» **Data provided**:
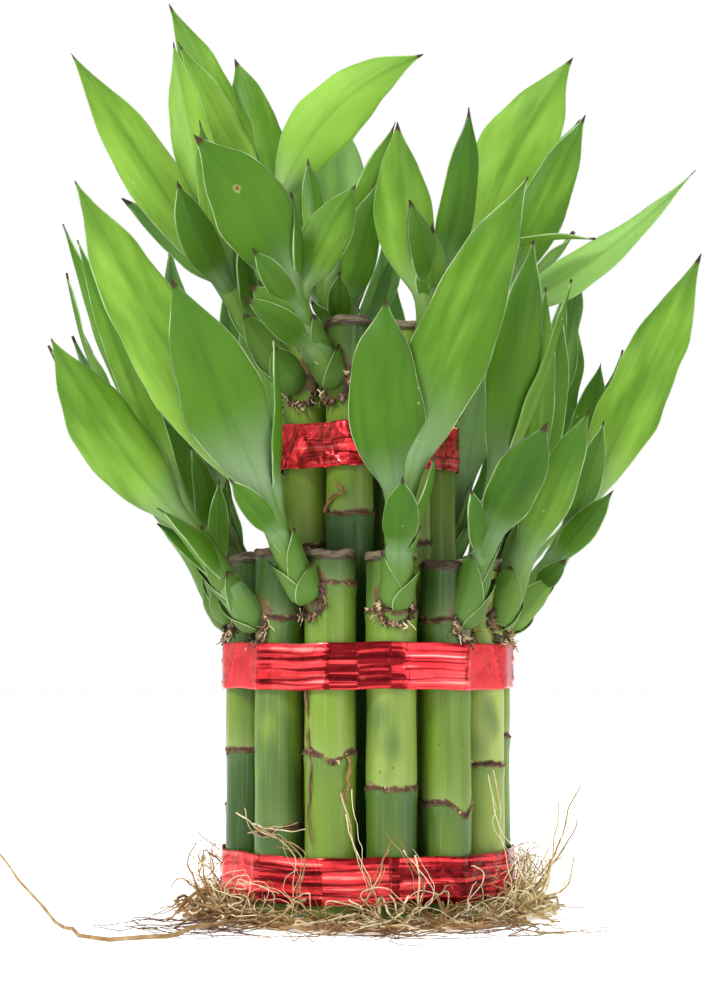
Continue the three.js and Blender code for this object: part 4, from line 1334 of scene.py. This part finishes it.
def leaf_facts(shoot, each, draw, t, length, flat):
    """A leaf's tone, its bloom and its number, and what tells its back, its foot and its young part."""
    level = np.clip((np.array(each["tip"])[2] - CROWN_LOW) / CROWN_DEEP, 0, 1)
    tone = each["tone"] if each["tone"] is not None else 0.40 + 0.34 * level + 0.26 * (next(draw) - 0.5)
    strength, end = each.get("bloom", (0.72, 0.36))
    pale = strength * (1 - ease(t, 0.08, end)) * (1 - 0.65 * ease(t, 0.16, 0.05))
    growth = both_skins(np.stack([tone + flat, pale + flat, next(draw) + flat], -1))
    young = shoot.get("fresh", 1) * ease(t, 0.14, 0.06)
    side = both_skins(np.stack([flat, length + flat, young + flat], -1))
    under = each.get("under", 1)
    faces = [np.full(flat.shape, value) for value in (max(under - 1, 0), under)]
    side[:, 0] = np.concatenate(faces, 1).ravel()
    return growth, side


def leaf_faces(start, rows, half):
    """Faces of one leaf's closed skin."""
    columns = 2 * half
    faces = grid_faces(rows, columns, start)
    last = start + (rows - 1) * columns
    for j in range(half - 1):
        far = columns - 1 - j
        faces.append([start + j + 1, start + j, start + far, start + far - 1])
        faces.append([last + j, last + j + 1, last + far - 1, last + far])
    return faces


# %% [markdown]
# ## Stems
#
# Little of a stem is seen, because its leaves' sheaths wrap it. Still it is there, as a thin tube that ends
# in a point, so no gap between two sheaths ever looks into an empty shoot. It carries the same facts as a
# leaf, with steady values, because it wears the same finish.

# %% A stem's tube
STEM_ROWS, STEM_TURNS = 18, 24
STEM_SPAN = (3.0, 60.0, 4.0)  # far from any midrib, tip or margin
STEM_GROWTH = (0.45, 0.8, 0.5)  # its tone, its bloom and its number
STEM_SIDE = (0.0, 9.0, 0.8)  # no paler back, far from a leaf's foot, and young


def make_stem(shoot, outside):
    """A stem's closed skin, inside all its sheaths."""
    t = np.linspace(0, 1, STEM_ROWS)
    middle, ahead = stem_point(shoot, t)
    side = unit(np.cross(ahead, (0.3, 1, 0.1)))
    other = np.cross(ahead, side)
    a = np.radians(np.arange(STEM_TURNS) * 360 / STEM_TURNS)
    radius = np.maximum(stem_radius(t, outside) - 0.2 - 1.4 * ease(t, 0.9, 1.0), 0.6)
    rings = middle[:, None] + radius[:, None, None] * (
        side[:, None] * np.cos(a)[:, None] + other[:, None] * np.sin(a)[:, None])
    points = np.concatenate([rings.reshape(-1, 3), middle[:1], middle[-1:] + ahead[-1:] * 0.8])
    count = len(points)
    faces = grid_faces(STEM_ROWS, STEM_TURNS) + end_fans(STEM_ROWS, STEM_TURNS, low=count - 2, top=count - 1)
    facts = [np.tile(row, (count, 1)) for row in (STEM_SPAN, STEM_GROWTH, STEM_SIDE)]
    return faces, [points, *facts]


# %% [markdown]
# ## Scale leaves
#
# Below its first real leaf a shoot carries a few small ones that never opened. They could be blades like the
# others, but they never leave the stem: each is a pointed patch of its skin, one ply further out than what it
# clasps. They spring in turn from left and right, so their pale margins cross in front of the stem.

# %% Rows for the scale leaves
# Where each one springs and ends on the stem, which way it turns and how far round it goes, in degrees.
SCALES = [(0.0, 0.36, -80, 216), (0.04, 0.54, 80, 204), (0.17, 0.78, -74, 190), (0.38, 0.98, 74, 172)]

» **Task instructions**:
Which lines contain "from"? Copy each of them.

» **Solution below**:
Continue the three.js and Blender code for this object: part 4, from line 1334 of scene.py. This part finishes it.
STEM_SPAN = (3.0, 60.0, 4.0)  # far from any midrib, tip or margin
STEM_SIDE = (0.0, 9.0, 0.8)  # no paler back, far from a leaf's foot, and young
# clasps. They spring in turn from left and right, so their pale margins cross in front of the stem.